TASK INPUTS:
'''
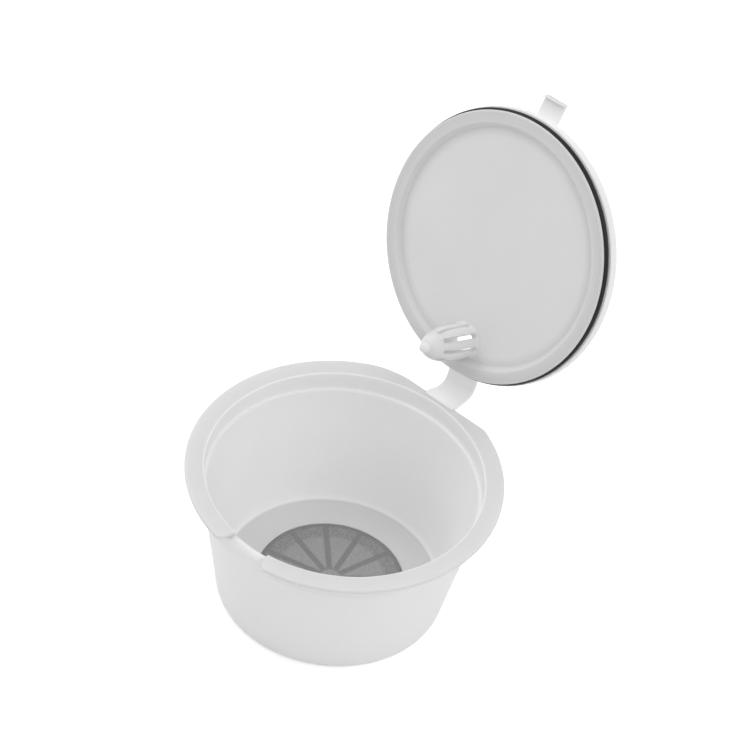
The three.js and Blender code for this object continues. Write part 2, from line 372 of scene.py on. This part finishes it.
# %% [markdown]
# ## Woven steel
#
# The filter is a plain weave of wires as thin as a hair, a quarter of a millimetre apart. Each
# wire goes over one neighbour and under the next. A hundred wires each way would be far too many
# faces, so the weave is a relief in the material: two waves at right angles, and a chequer that
# decides which wire is on top. Plastic has run into the weave over the spokes and at the edge, so
# it is darker there. A wider band round the edge was pressed, and is a little darker too.

# %% Woven steel
WIRE_PITCH = 0.26
PRESSED_BAND = 9.6                 # radius inside which the weave was left loose


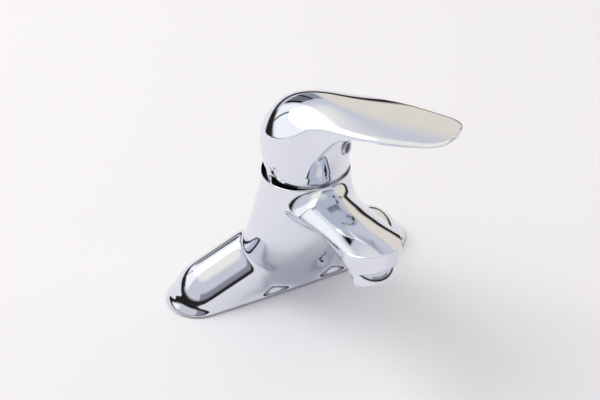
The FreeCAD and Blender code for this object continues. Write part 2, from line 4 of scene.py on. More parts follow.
'''
STATED TASK: Please reproduce exactly the lines above, beginning with the first and ending with the line that contains "# it is darker", and include nothing outside that range.

TASK RESPONSE:
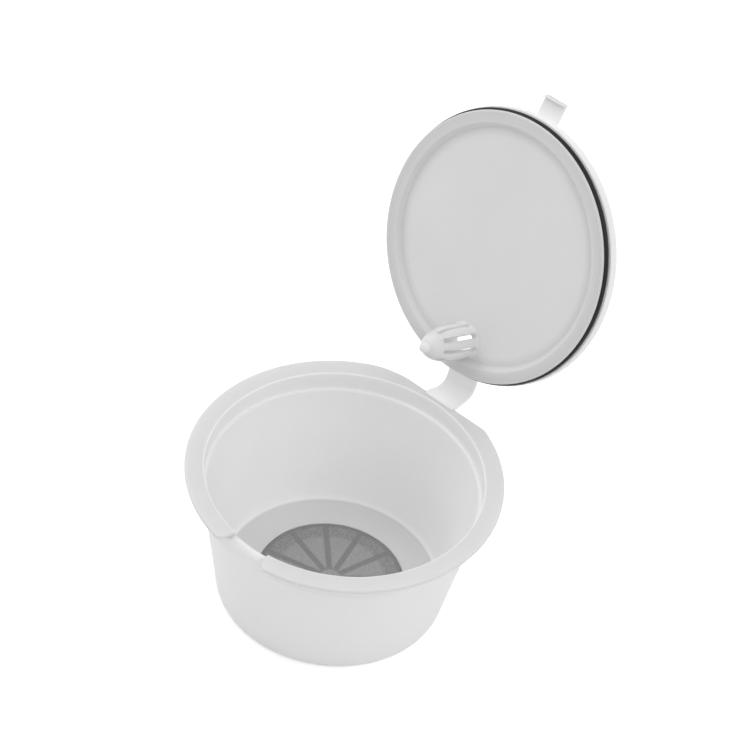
The three.js and Blender code for this object continues. Write part 2, from line 372 of scene.py on. This part finishes it.
# %% [markdown]
# ## Woven steel
#
# The filter is a plain weave of wires as thin as a hair, a quarter of a millimetre apart. Each
# wire goes over one neighbour and under the next. A hundred wires each way would be far too many
# faces, so the weave is a relief in the material: two waves at right angles, and a chequer that
# decides which wire is on top. Plastic has run into the weave over the spokes and at the edge, so
# it is darker there. A wider band round the edge was pressed, and is a little darker too.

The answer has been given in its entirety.